*Task goal*: Within the entries below, find the portion that opens with the line containing "front_frame();" and closes with the line containing "in a millimetre". Retype that portion exactly and only.

*Input records*:
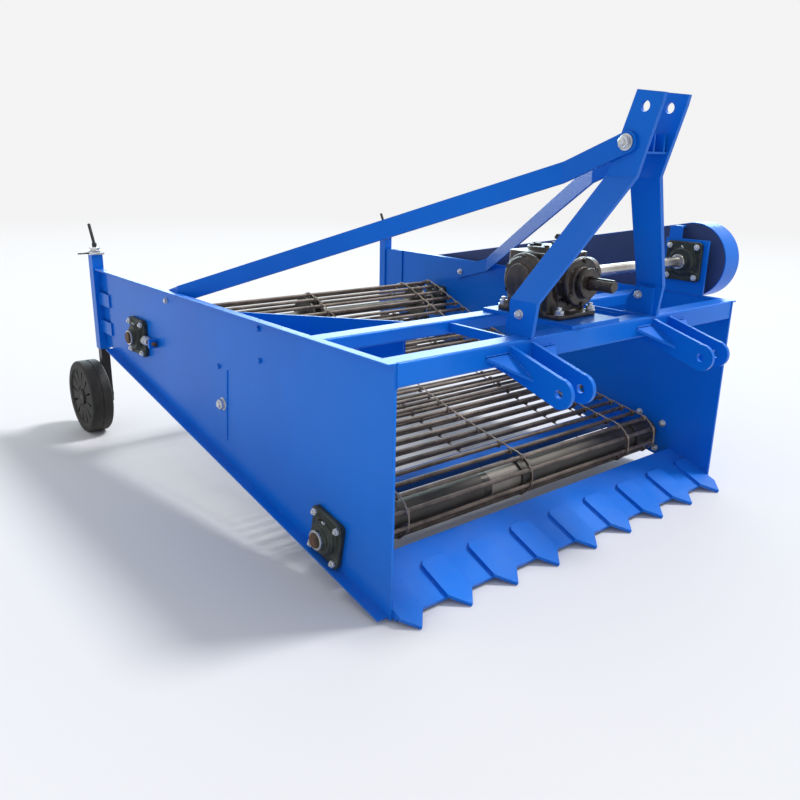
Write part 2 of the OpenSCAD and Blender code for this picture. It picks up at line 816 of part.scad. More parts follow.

...

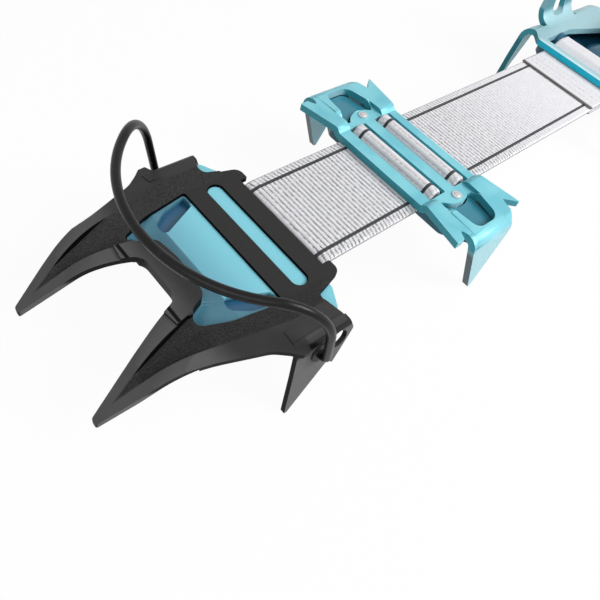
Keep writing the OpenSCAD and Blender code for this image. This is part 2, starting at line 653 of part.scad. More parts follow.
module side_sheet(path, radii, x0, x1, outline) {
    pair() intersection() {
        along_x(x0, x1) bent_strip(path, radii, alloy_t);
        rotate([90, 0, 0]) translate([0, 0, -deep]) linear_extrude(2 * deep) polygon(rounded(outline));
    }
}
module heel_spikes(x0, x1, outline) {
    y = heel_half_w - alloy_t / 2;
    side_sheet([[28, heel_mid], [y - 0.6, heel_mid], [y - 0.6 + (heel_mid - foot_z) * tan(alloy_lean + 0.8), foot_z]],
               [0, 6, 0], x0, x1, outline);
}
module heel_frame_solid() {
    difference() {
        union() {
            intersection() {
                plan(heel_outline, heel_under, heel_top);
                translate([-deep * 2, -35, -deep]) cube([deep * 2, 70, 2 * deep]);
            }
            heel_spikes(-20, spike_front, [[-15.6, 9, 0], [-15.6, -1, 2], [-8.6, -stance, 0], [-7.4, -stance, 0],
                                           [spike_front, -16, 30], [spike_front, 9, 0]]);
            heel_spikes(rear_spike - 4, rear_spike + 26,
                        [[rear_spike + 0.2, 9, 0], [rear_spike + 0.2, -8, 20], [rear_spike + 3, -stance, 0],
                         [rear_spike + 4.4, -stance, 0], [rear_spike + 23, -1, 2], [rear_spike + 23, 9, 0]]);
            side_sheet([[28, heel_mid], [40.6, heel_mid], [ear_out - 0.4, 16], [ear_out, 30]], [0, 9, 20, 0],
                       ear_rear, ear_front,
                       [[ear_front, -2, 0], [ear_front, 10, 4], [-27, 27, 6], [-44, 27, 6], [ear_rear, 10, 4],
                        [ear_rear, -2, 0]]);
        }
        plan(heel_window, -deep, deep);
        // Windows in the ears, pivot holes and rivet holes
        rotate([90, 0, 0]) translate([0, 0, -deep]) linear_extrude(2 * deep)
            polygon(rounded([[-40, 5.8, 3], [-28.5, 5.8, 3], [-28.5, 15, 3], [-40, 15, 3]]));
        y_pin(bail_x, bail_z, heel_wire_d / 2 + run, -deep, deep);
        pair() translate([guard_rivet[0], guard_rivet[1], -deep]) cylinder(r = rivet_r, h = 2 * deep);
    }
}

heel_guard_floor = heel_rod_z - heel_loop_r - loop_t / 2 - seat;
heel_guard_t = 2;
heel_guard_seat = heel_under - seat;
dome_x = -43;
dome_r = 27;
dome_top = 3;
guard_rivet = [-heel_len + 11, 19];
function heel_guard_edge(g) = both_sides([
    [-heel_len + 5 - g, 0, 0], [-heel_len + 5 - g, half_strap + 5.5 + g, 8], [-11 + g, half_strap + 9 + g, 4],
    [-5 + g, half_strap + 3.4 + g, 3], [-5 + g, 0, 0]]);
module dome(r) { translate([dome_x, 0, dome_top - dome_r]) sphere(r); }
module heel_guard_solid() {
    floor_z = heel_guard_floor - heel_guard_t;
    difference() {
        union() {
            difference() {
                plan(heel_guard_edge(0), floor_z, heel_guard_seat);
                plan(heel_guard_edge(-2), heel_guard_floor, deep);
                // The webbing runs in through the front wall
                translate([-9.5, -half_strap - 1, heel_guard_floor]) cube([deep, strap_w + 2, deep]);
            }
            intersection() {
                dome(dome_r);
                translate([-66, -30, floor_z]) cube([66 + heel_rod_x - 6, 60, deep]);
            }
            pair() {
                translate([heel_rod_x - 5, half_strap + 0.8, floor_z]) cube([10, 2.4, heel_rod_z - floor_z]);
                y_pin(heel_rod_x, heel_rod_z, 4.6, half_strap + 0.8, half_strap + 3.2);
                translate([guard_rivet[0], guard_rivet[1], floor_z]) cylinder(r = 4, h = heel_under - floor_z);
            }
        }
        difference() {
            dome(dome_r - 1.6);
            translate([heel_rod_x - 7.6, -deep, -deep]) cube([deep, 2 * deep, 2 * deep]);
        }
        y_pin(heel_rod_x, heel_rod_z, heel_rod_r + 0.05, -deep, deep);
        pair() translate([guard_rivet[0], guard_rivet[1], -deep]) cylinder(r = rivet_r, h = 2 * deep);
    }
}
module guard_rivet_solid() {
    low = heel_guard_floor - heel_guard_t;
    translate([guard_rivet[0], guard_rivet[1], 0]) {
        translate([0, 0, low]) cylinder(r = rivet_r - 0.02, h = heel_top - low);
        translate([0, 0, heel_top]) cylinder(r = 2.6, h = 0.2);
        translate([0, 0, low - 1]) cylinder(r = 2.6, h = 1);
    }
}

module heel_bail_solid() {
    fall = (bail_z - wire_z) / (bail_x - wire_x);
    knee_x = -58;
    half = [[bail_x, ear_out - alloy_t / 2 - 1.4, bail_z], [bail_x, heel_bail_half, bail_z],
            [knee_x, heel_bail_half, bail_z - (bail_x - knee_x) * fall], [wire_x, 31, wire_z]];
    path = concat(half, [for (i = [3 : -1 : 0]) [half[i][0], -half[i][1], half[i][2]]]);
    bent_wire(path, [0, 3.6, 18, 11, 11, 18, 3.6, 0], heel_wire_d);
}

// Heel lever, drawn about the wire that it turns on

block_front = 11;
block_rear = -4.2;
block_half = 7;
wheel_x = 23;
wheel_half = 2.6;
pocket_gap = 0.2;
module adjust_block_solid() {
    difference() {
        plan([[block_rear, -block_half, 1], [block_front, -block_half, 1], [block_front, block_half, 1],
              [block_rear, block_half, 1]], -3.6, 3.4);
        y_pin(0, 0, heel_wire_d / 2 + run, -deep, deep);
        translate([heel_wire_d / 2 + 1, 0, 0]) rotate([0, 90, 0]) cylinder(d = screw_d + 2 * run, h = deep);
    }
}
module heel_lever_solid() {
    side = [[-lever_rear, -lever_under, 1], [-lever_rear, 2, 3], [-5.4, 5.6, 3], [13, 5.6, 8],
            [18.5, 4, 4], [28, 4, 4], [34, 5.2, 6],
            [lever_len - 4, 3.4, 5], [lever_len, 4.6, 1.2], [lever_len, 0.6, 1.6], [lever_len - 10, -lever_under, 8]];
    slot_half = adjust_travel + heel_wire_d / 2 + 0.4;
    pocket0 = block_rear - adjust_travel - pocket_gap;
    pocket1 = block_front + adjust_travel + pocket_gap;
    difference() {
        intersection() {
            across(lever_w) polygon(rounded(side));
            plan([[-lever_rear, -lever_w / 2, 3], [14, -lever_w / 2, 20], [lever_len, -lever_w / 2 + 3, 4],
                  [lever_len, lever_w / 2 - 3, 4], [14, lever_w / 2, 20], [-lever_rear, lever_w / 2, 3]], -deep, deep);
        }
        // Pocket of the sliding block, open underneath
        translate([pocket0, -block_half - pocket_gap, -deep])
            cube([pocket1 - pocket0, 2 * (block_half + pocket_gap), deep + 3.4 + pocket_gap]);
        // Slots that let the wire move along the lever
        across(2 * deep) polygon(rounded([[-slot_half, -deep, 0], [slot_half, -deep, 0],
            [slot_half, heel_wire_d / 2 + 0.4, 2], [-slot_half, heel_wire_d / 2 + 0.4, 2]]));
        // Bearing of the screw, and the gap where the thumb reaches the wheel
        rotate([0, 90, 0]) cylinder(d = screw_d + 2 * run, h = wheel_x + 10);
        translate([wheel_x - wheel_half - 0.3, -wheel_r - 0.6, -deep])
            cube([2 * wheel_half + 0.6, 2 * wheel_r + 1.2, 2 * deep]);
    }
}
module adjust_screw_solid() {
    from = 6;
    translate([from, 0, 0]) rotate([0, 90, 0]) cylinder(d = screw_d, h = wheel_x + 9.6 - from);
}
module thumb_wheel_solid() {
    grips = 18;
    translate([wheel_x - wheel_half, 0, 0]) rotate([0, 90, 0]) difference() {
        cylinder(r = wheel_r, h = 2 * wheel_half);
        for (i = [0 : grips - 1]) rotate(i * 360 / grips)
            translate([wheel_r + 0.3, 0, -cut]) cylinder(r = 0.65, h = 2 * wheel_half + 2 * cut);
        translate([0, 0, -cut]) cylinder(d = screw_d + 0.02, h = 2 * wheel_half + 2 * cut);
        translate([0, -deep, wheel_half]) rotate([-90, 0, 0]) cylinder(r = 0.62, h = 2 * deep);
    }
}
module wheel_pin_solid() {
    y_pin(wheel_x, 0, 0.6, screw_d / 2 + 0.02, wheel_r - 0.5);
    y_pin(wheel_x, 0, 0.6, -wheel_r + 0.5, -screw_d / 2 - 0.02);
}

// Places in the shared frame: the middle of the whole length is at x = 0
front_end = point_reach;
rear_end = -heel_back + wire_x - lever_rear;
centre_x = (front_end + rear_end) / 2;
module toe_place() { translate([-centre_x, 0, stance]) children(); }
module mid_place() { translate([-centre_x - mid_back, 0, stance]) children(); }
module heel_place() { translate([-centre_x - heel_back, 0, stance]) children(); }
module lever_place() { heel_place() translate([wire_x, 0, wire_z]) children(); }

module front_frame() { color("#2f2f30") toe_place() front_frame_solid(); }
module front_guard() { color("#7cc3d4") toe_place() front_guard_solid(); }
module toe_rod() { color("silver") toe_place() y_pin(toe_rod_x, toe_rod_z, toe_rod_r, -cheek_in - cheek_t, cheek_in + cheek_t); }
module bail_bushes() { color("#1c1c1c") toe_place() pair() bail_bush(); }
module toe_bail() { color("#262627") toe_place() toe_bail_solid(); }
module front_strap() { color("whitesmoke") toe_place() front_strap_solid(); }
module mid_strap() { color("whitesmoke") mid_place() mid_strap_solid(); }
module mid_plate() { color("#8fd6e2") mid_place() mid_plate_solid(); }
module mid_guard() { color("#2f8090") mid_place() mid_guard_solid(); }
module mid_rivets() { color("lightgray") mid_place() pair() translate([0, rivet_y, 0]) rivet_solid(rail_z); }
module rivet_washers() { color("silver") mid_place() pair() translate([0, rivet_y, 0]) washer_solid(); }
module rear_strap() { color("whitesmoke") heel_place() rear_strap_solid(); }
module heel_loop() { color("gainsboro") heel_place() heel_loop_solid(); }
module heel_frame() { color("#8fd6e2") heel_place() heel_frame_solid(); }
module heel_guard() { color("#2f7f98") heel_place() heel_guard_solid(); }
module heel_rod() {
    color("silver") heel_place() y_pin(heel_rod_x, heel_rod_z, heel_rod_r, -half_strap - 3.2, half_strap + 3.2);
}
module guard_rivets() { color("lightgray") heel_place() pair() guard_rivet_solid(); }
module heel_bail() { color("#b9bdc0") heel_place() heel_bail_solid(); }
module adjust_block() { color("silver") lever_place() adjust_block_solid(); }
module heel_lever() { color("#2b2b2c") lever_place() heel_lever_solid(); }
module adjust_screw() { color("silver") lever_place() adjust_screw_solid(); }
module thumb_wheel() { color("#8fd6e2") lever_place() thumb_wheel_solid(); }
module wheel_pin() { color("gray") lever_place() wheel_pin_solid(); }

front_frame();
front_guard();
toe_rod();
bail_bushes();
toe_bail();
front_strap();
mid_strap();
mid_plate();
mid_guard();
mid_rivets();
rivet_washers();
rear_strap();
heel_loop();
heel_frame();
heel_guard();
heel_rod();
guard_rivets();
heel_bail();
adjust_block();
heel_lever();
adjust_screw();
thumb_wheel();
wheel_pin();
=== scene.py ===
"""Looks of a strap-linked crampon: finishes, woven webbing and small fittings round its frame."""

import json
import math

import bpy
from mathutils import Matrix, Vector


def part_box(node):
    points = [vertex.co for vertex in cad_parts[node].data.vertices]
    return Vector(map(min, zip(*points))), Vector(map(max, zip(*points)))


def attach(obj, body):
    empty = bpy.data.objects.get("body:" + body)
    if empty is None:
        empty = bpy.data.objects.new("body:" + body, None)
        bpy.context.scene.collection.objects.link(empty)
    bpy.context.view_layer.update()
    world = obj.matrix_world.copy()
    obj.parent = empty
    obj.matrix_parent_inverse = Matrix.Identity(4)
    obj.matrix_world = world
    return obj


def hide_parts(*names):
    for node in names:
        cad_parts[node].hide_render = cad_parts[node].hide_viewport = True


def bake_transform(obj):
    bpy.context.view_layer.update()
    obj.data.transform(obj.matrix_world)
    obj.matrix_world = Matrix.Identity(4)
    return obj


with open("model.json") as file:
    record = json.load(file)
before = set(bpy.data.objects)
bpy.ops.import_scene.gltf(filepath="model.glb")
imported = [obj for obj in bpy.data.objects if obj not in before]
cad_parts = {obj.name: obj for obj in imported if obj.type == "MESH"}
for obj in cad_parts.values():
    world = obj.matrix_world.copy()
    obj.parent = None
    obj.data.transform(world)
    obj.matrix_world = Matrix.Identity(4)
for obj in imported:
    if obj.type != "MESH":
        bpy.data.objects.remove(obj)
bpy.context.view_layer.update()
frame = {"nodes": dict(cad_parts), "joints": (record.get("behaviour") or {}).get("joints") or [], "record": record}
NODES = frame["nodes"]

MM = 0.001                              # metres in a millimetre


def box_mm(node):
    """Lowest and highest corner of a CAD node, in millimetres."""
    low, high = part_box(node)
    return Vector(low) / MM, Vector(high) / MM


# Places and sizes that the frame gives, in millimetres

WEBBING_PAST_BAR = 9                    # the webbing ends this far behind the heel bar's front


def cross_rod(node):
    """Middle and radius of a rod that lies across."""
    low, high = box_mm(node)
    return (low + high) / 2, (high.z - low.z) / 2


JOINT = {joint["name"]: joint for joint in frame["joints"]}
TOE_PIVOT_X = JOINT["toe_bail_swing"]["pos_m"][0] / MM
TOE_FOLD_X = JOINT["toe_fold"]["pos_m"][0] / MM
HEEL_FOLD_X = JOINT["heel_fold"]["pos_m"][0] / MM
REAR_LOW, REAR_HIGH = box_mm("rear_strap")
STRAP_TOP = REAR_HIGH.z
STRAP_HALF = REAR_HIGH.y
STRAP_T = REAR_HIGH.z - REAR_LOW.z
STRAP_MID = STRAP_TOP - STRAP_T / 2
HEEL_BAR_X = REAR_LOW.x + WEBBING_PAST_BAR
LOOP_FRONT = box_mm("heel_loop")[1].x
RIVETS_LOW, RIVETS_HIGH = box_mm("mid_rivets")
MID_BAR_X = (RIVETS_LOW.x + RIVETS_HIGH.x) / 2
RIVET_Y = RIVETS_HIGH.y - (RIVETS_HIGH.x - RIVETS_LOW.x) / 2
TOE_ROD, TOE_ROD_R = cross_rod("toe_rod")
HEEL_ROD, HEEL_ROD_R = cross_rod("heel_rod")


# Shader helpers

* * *

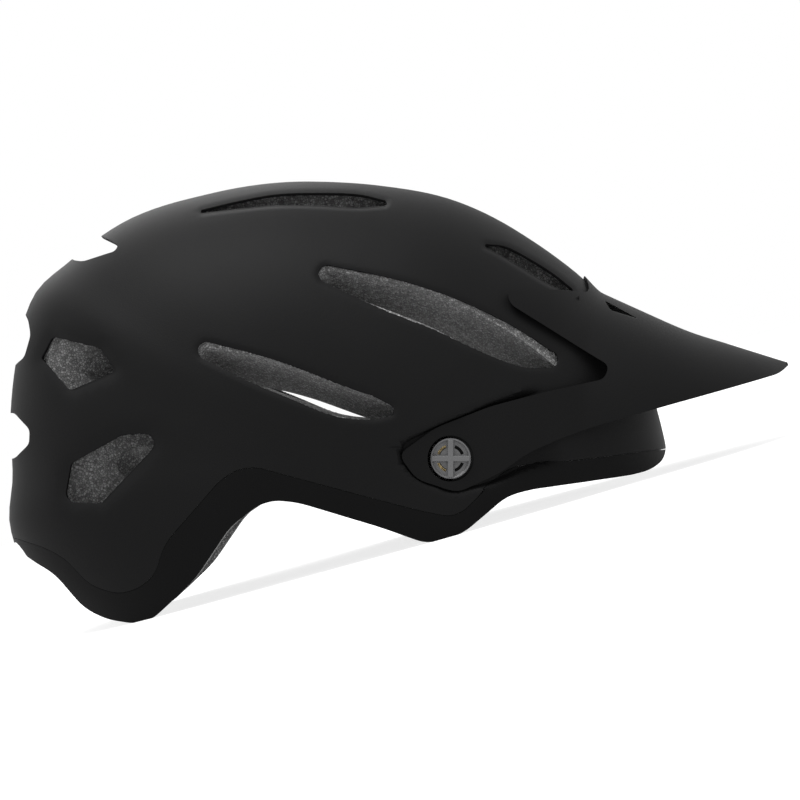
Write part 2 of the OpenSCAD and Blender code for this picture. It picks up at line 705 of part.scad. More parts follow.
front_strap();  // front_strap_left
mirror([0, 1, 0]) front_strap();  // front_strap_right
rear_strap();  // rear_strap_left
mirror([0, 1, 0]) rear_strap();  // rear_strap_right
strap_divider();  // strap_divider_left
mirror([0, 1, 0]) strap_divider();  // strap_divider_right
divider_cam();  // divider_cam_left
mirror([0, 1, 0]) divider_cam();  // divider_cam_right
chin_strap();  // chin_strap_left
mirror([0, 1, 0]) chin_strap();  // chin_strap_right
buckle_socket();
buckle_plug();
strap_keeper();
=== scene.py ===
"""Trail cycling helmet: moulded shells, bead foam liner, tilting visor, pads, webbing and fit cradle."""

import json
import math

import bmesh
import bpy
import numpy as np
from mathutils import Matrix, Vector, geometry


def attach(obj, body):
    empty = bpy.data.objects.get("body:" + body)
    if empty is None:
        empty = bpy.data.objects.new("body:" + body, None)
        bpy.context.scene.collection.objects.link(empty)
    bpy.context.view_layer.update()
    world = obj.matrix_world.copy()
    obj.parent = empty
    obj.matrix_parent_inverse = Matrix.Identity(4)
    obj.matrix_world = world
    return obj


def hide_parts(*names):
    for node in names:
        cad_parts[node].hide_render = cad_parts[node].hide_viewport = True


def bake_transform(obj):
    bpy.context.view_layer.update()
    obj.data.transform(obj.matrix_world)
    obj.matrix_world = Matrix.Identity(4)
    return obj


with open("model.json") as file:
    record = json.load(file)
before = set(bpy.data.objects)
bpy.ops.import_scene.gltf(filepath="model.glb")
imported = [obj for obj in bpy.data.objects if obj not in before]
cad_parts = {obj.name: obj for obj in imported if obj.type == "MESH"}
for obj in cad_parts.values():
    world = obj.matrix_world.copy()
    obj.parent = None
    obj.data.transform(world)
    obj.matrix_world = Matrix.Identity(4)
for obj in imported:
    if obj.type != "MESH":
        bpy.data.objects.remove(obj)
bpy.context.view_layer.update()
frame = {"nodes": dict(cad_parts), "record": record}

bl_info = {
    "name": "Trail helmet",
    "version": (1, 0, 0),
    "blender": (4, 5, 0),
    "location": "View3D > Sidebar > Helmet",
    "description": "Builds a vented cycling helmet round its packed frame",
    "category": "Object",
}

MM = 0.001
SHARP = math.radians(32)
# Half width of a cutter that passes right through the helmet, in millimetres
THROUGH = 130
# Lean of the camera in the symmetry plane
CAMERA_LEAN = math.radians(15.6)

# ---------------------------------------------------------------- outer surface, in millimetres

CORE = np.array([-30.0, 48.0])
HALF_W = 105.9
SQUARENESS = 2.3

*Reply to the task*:
front_frame();
front_guard();
toe_rod();
bail_bushes();
toe_bail();
front_strap();
mid_strap();
mid_plate();
mid_guard();
mid_rivets();
rivet_washers();
rear_strap();
heel_loop();
heel_frame();
heel_guard();
heel_rod();
guard_rivets();
heel_bail();
adjust_block();
heel_lever();
adjust_screw();
thumb_wheel();
wheel_pin();
=== scene.py ===
"""Looks of a strap-linked crampon: finishes, woven webbing and small fittings round its frame."""

import json
import math

import bpy
from mathutils import Matrix, Vector


def part_box(node):
    points = [vertex.co for vertex in cad_parts[node].data.vertices]
    return Vector(map(min, zip(*points))), Vector(map(max, zip(*points)))


def attach(obj, body):
    empty = bpy.data.objects.get("body:" + body)
    if empty is None:
        empty = bpy.data.objects.new("body:" + body, None)
        bpy.context.scene.collection.objects.link(empty)
    bpy.context.view_layer.update()
    world = obj.matrix_world.copy()
    obj.parent = empty
    obj.matrix_parent_inverse = Matrix.Identity(4)
    obj.matrix_world = world
    return obj


def hide_parts(*names):
    for node in names:
        cad_parts[node].hide_render = cad_parts[node].hide_viewport = True


def bake_transform(obj):
    bpy.context.view_layer.update()
    obj.data.transform(obj.matrix_world)
    obj.matrix_world = Matrix.Identity(4)
    return obj


with open("model.json") as file:
    record = json.load(file)
before = set(bpy.data.objects)
bpy.ops.import_scene.gltf(filepath="model.glb")
imported = [obj for obj in bpy.data.objects if obj not in before]
cad_parts = {obj.name: obj for obj in imported if obj.type == "MESH"}
for obj in cad_parts.values():
    world = obj.matrix_world.copy()
    obj.parent = None
    obj.data.transform(world)
    obj.matrix_world = Matrix.Identity(4)
for obj in imported:
    if obj.type != "MESH":
        bpy.data.objects.remove(obj)
bpy.context.view_layer.update()
frame = {"nodes": dict(cad_parts), "joints": (record.get("behaviour") or {}).get("joints") or [], "record": record}
NODES = frame["nodes"]

MM = 0.001                              # metres in a millimetre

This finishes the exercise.